• [WHAT YOU SHOULD DO] Please quote the material exactly, every line of it.

• [SUPPLIED RECORDS]
========

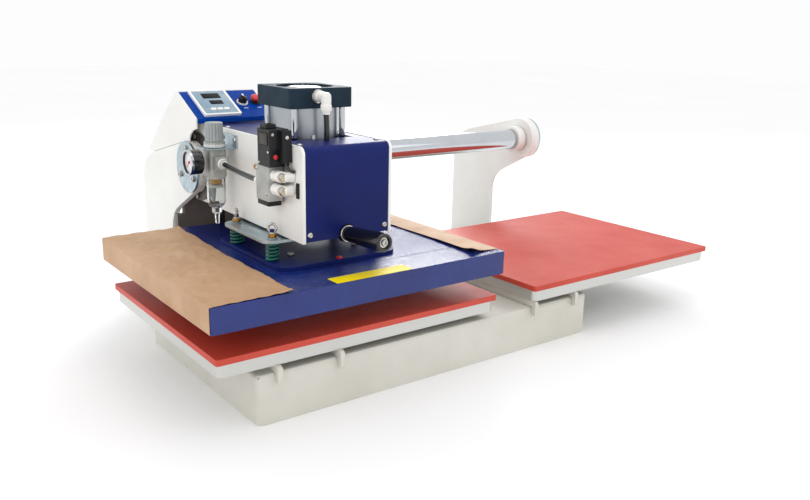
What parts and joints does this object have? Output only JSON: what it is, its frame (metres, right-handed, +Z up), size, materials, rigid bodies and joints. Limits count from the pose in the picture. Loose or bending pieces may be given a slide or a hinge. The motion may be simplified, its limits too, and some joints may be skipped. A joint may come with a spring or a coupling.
{
  "type": "pneumatic double station heat press",
  "caption": "Sliding heated platen on a chrome shaft, driven down by an air cylinder onto silicone-padded cast platens, for stamping foil and transfers",
  "frame": {"origin": "middle of the footprint of the whole machine, on the floor under the sheet-metal base", "axes": "+X along the shaft towards the empty station on the operator's right, +Y away from the operator, +Z up"},
  "size_m": [1.0936, 0.6928, 0.45],
  "materials": {
    "cream_paint": "warm off-white powder coat, slightly glossy",
    "white_paint": "white powder coat, slightly glossy",
    "blue_hammertone": "glossy dark blue hammertone paint",
    "cast_aluminium": "as cast, blasted, dull",
    "machined_aluminium": "machined, fine tool marks",
    "silicone": "red silicone foam, matt, closed skin",
    "chrome": "hard chrome, ground and polished",
    "zinc_steel": "bright zinc plate",
    "steel": "turned or milled steel, lightly oiled, darkened",
    "slate_anodised": "dark slate anodised, satin",
    "spring_green": "green lacquered spring steel",
    "black_plastic": "black moulded plastic, satin",
    "grey_plastic": "light grey moulded plastic",
    "red_plastic": "glossy red moulded plastic",
    "clear_plastic": "clear polycarbonate, slightly milky",
    "white_plastic": "white plastic, smooth"
  },
  "bodies": {
    "base": {"base_shell": "cream_paint", "rear_frame": "cream_paint", "guide_rail": "steel", "carrier_left": "cream_paint", "lower_platen_left": "cast_aluminium", "silicone_pad_left": "silicone", "carrier_right": "cream_paint", "lower_platen_right": "cast_aluminium", "silicone_pad_right": "silicone", "support_left": "white_paint", "support_right": "white_paint", "main_shaft": "chrome", "shaft_flange_left": "zinc_steel", "shaft_flange_right": "zinc_steel", "control_box": "white_paint", "mains_gland": "black_plastic", "control_panel": "blue_hammertone", "controller": "grey_plastic"},
    "carriage": {"head_plate_left": "white_paint", "head_plate_right": "white_paint", "bearing_housing": "steel", "flanged_bearing_left": "steel", "flanged_bearing_right": "steel", "guide_arm": "steel", "cylinder_bracket": "steel", "front_cover": "blue_hammertone", "cylinder_end_lower": "slate_anodised", "cylinder_barrel": "machined_aluminium", "cylinder_end_upper": "slate_anodised", "air_line_cylinder": "white_plastic", "handle_bolt": "zinc_steel", "regulator_body": "grey_plastic", "regulator_bowl": "clear_plastic", "pressure_gauge": "black_plastic", "regulator_bracket": "zinc_steel", "air_tube_valve": "black_plastic", "valve_body": "machined_aluminium", "valve_coil": "black_plastic", "coil_cable": "black_plastic"},
    "press": {"piston_rod": "chrome", "press_plate": "zinc_steel"},
    "platen": {"heating_plate": "machined_aluminium", "platen_cover": "blue_hammertone", "platen_cover_front": "blue_hammertone", "platen_mount": "blue_hammertone", "press_spring_1": "spring_green", "press_spring_2": "spring_green", "press_spring_3": "spring_green", "press_spring_4": "spring_green"},
    "grip": {"handle_grip": "black_plastic"},
    "roller_front": {"guide_roller_front": "steel"},
    "roller_rear": {"guide_roller_rear": "steel"},
    "knob": {"regulator_knob": "grey_plastic"},
    "pointer": {"gauge_pointer": "black_plastic"},
    "override": {"valve_override": "red_plastic"},
    "selector": {"selector_knob": "black_plastic"},
    "stop": {"stop_button": "red_plastic"},
    "key_1": {"controller_key_1": "white_plastic"},
    "key_2": {"controller_key_2": "white_plastic"},
    "key_3": {"controller_key_3": "white_plastic"}
  },
  "joints": [
    {"name": "carriage_slide", "type": "slide", "parent": "base", "child": "carriage", "axis": [1, 0, 0], "range_m": [0, 0.5836]},
    {"name": "press_slide", "type": "slide", "parent": "carriage", "child": "press", "axis": [0, 0, -1], "range_m": [0, 0.0368]},
    {"name": "platen_float", "type": "slide", "parent": "press", "child": "platen", "axis": [0, 0, 1], "range_m": [0, 0.006], "stiffness_N_per_m": 60000, "springref_m": -0.01, "deforming": ["press_spring_1", "press_spring_2", "press_spring_3", "press_spring_4"]},
    {"name": "grip_spin", "type": "hinge", "parent": "carriage", "child": "grip", "pos_m": [-0.2923, -0.24863, 0.241], "axis": [0, -0.9976, 0.0698], "continuous": true},
    {"name": "roller_front_spin", "type": "hinge", "parent": "carriage", "child": "roller_front", "pos_m": [-0.3358, 0.15607, 0.053], "axis": [0, 0, 1], "range_deg": [-5, 2240]},
    {"name": "roller_rear_spin", "type": "hinge", "parent": "carriage", "child": "roller_rear", "pos_m": [-0.3358, 0.19867, 0.053], "axis": [0, 0, 1], "range_deg": [-2240, 5]},
    {"name": "regulator_knob_turn", "type": "hinge", "parent": "carriage", "child": "knob", "pos_m": [-0.3958, -0.01763, 0.37], "axis": [0, 0, 1], "range_deg": [-720, 720]},
    {"name": "gauge_pointer_turn", "type": "hinge", "parent": "carriage", "child": "pointer", "pos_m": [-0.4408, -0.01763, 0.327], "axis": [1, 0, 0], "range_deg": [0, 270], "stiffness_Nm_per_rad": 0.0005, "springref_deg": -17.19},
    {"name": "valve_override_push", "type": "slide", "parent": "carriage", "child": "override", "axis": [0, 1, 0], "range_m": [0, 0.0015], "stiffness_N_per_m": 800, "springref_m": -0.002},
    {"name": "selector_turn", "type": "hinge", "parent": "base", "child": "selector", "pos_m": [-0.2828, 0.10794, 0.40837], "axis": [0, -0.4472, 0.8944], "range_deg": [0, 90]},
    {"name": "stop_push", "type": "slide", "parent": "base", "child": "stop", "axis": [0, 0.4472, -0.8944], "range_m": [0, 0.004], "stiffness_N_per_m": 1200, "springref_m": -0.002},
    {"name": "key_1_push", "type": "slide", "parent": "base", "child": "key_1", "axis": [0, 0.4472, -0.8944], "range_m": [0, 0.0005], "stiffness_N_per_m": 1200, "springref_m": -0.001},
    {"name": "key_2_push", "type": "slide", "parent": "base", "child": "key_2", "axis": [0, 0.4472, -0.8944], "range_m": [0, 0.0005], "stiffness_N_per_m": 1200, "springref_m": -0.001},
    {"name": "key_3_push", "type": "slide", "parent": "base", "child": "key_3", "axis": [0, 0.4472, -0.8944], "range_m": [0, 0.0005], "stiffness_N_per_m": 1200, "springref_m": -0.001}
  ],
  "couplings": [
    {"joint": "roller_front_spin", "follows": "carriage_slide", "rad_per_m": 66.667},
    {"joint": "roller_rear_spin", "follows": "carriage_slide", "rad_per_m": -66.667}
  ]
}
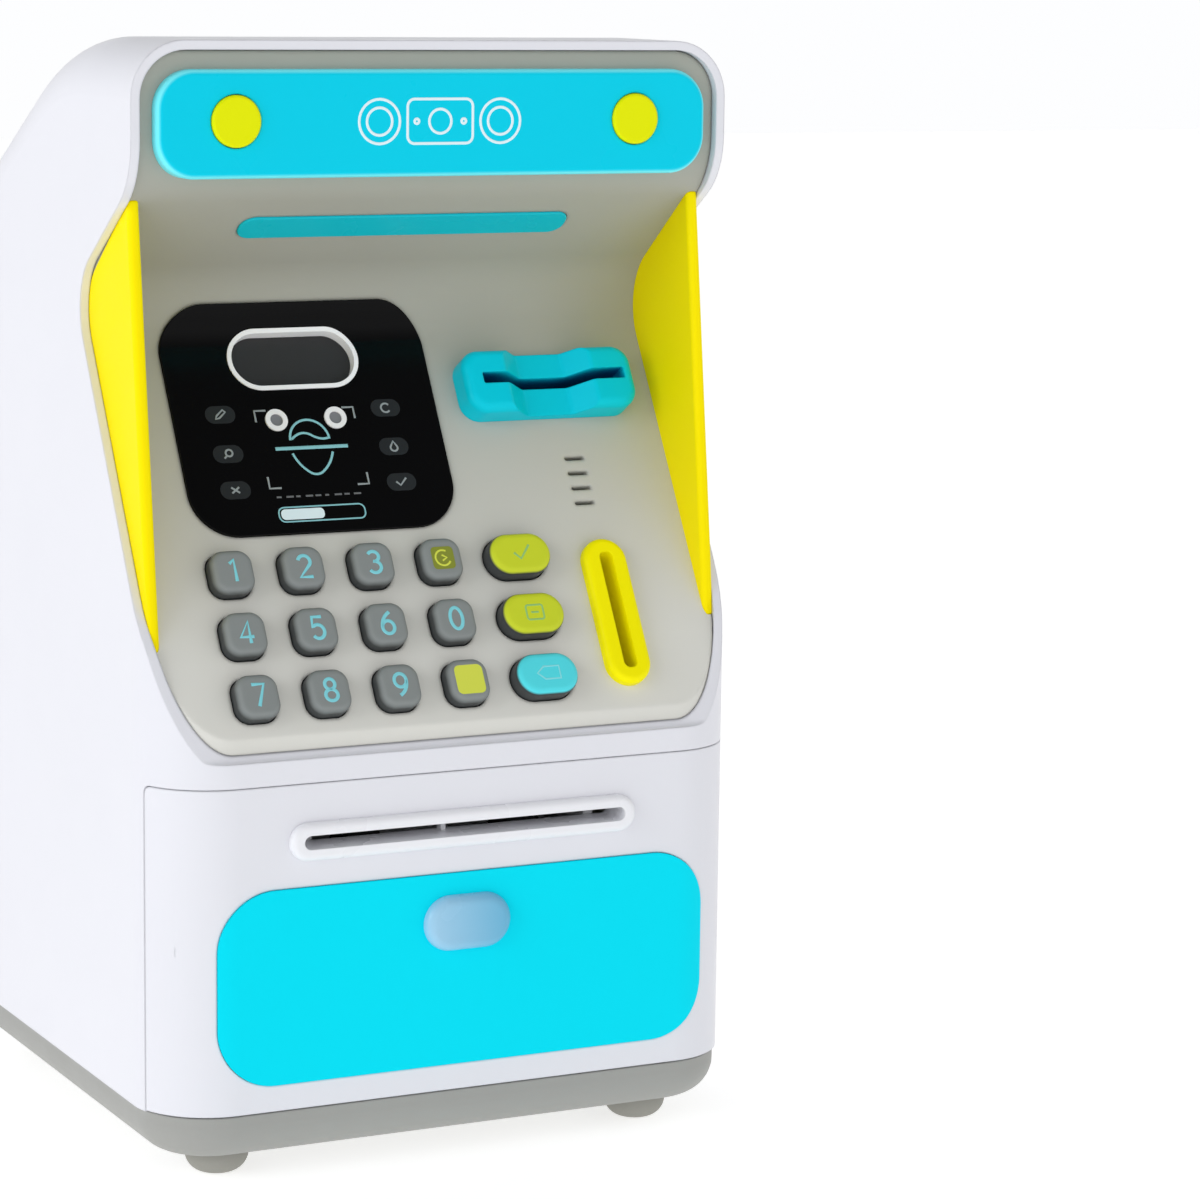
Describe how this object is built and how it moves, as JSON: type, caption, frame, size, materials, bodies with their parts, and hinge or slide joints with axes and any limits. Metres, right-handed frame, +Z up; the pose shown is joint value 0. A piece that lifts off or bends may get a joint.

========

• [OUTPUT FOR THIS TASK]
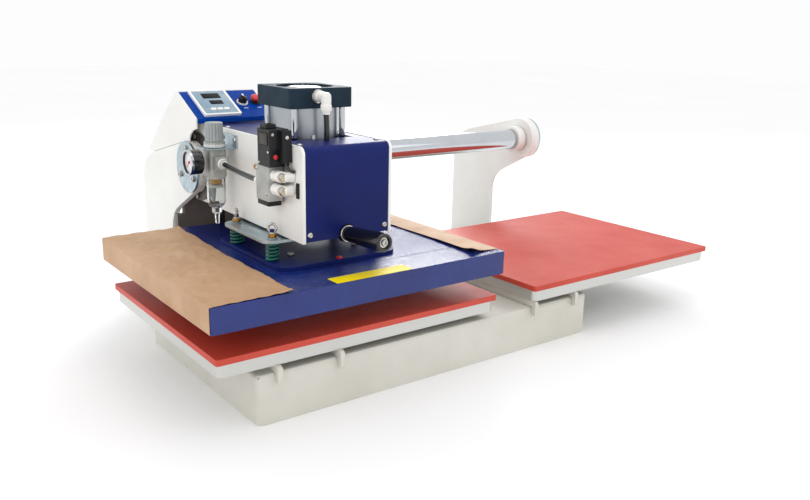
What parts and joints does this object have? Output only JSON: what it is, its frame (metres, right-handed, +Z up), size, materials, rigid bodies and joints. Limits count from the pose in the picture. Loose or bending pieces may be given a slide or a hinge. The motion may be simplified, its limits too, and some joints may be skipped. A joint may come with a spring or a coupling.
{
  "type": "pneumatic double station heat press",
  "caption": "Sliding heated platen on a chrome shaft, driven down by an air cylinder onto silicone-padded cast platens, for stamping foil and transfers",
  "frame": {"origin": "middle of the footprint of the whole machine, on the floor under the sheet-metal base", "axes": "+X along the shaft towards the empty station on the operator's right, +Y away from the operator, +Z up"},
  "size_m": [1.0936, 0.6928, 0.45],
  "materials": {
    "cream_paint": "warm off-white powder coat, slightly glossy",
    "white_paint": "white powder coat, slightly glossy",
    "blue_hammertone": "glossy dark blue hammertone paint",
    "cast_aluminium": "as cast, blasted, dull",
    "machined_aluminium": "machined, fine tool marks",
    "silicone": "red silicone foam, matt, closed skin",
    "chrome": "hard chrome, ground and polished",
    "zinc_steel": "bright zinc plate",
    "steel": "turned or milled steel, lightly oiled, darkened",
    "slate_anodised": "dark slate anodised, satin",
    "spring_green": "green lacquered spring steel",
    "black_plastic": "black moulded plastic, satin",
    "grey_plastic": "light grey moulded plastic",
    "red_plastic": "glossy red moulded plastic",
    "clear_plastic": "clear polycarbonate, slightly milky",
    "white_plastic": "white plastic, smooth"
  },
  "bodies": {
    "base": {"base_shell": "cream_paint", "rear_frame": "cream_paint", "guide_rail": "steel", "carrier_left": "cream_paint", "lower_platen_left": "cast_aluminium", "silicone_pad_left": "silicone", "carrier_right": "cream_paint", "lower_platen_right": "cast_aluminium", "silicone_pad_right": "silicone", "support_left": "white_paint", "support_right": "white_paint", "main_shaft": "chrome", "shaft_flange_left": "zinc_steel", "shaft_flange_right": "zinc_steel", "control_box": "white_paint", "mains_gland": "black_plastic", "control_panel": "blue_hammertone", "controller": "grey_plastic"},
    "carriage": {"head_plate_left": "white_paint", "head_plate_right": "white_paint", "bearing_housing": "steel", "flanged_bearing_left": "steel", "flanged_bearing_right": "steel", "guide_arm": "steel", "cylinder_bracket": "steel", "front_cover": "blue_hammertone", "cylinder_end_lower": "slate_anodised", "cylinder_barrel": "machined_aluminium", "cylinder_end_upper": "slate_anodised", "air_line_cylinder": "white_plastic", "handle_bolt": "zinc_steel", "regulator_body": "grey_plastic", "regulator_bowl": "clear_plastic", "pressure_gauge": "black_plastic", "regulator_bracket": "zinc_steel", "air_tube_valve": "black_plastic", "valve_body": "machined_aluminium", "valve_coil": "black_plastic", "coil_cable": "black_plastic"},
    "press": {"piston_rod": "chrome", "press_plate": "zinc_steel"},
    "platen": {"heating_plate": "machined_aluminium", "platen_cover": "blue_hammertone", "platen_cover_front": "blue_hammertone", "platen_mount": "blue_hammertone", "press_spring_1": "spring_green", "press_spring_2": "spring_green", "press_spring_3": "spring_green", "press_spring_4": "spring_green"},
    "grip": {"handle_grip": "black_plastic"},
    "roller_front": {"guide_roller_front": "steel"},
    "roller_rear": {"guide_roller_rear": "steel"},
    "knob": {"regulator_knob": "grey_plastic"},
    "pointer": {"gauge_pointer": "black_plastic"},
    "override": {"valve_override": "red_plastic"},
    "selector": {"selector_knob": "black_plastic"},
    "stop": {"stop_button": "red_plastic"},
    "key_1": {"controller_key_1": "white_plastic"},
    "key_2": {"controller_key_2": "white_plastic"},
    "key_3": {"controller_key_3": "white_plastic"}
  },
  "joints": [
    {"name": "carriage_slide", "type": "slide", "parent": "base", "child": "carriage", "axis": [1, 0, 0], "range_m": [0, 0.5836]},
    {"name": "press_slide", "type": "slide", "parent": "carriage", "child": "press", "axis": [0, 0, -1], "range_m": [0, 0.0368]},
    {"name": "platen_float", "type": "slide", "parent": "press", "child": "platen", "axis": [0, 0, 1], "range_m": [0, 0.006], "stiffness_N_per_m": 60000, "springref_m": -0.01, "deforming": ["press_spring_1", "press_spring_2", "press_spring_3", "press_spring_4"]},
    {"name": "grip_spin", "type": "hinge", "parent": "carriage", "child": "grip", "pos_m": [-0.2923, -0.24863, 0.241], "axis": [0, -0.9976, 0.0698], "continuous": true},
    {"name": "roller_front_spin", "type": "hinge", "parent": "carriage", "child": "roller_front", "pos_m": [-0.3358, 0.15607, 0.053], "axis": [0, 0, 1], "range_deg": [-5, 2240]},
    {"name": "roller_rear_spin", "type": "hinge", "parent": "carriage", "child": "roller_rear", "pos_m": [-0.3358, 0.19867, 0.053], "axis": [0, 0, 1], "range_deg": [-2240, 5]},
    {"name": "regulator_knob_turn", "type": "hinge", "parent": "carriage", "child": "knob", "pos_m": [-0.3958, -0.01763, 0.37], "axis": [0, 0, 1], "range_deg": [-720, 720]},
    {"name": "gauge_pointer_turn", "type": "hinge", "parent": "carriage", "child": "pointer", "pos_m": [-0.4408, -0.01763, 0.327], "axis": [1, 0, 0], "range_deg": [0, 270], "stiffness_Nm_per_rad": 0.0005, "springref_deg": -17.19},
    {"name": "valve_override_push", "type": "slide", "parent": "carriage", "child": "override", "axis": [0, 1, 0], "range_m": [0, 0.0015], "stiffness_N_per_m": 800, "springref_m": -0.002},
    {"name": "selector_turn", "type": "hinge", "parent": "base", "child": "selector", "pos_m": [-0.2828, 0.10794, 0.40837], "axis": [0, -0.4472, 0.8944], "range_deg": [0, 90]},
    {"name": "stop_push", "type": "slide", "parent": "base", "child": "stop", "axis": [0, 0.4472, -0.8944], "range_m": [0, 0.004], "stiffness_N_per_m": 1200, "springref_m": -0.002},
    {"name": "key_1_push", "type": "slide", "parent": "base", "child": "key_1", "axis": [0, 0.4472, -0.8944], "range_m": [0, 0.0005], "stiffness_N_per_m": 1200, "springref_m": -0.001},
    {"name": "key_2_push", "type": "slide", "parent": "base", "child": "key_2", "axis": [0, 0.4472, -0.8944], "range_m": [0, 0.0005], "stiffness_N_per_m": 1200, "springref_m": -0.001},
    {"name": "key_3_push", "type": "slide", "parent": "base", "child": "key_3", "axis": [0, 0.4472, -0.8944], "range_m": [0, 0.0005], "stiffness_N_per_m": 1200, "springref_m": -0.001}
  ],
  "couplings": [
    {"joint": "roller_front_spin", "follows": "carriage_slide", "rad_per_m": 66.667},
    {"joint": "roller_rear_spin", "follows": "carriage_slide", "rad_per_m": -66.667}
  ]
}
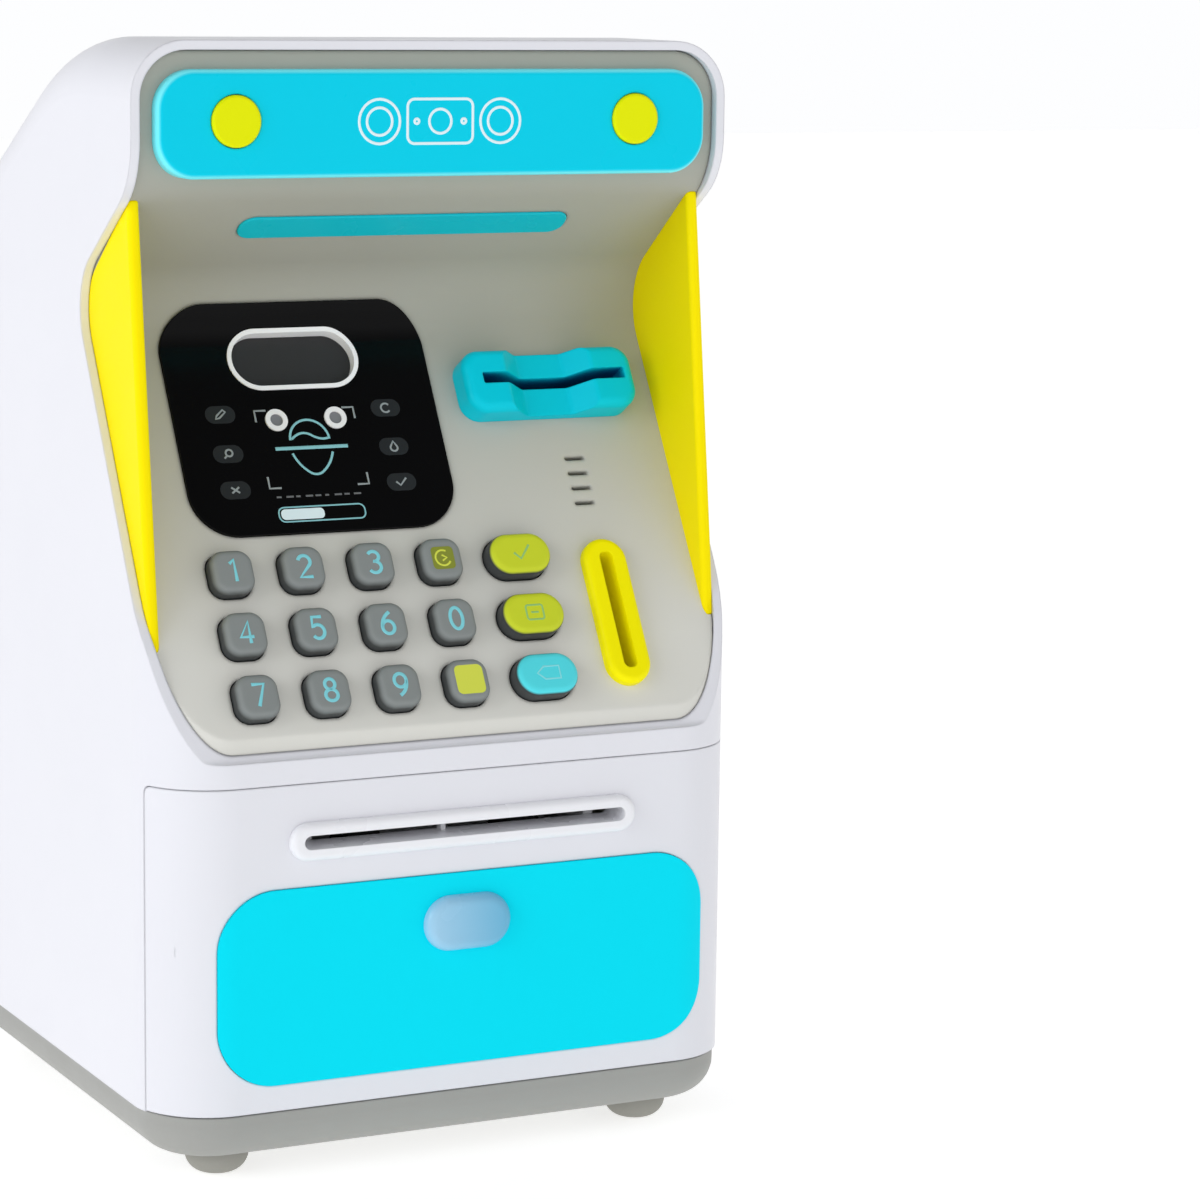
Describe how this object is built and how it moves, as JSON: type, caption, frame, size, materials, bodies with their parts, and hinge or slide joints with axes and any limits. Metres, right-handed frame, +Z up; the pose shown is joint value 0. A piece that lifts off or bends may get a joint.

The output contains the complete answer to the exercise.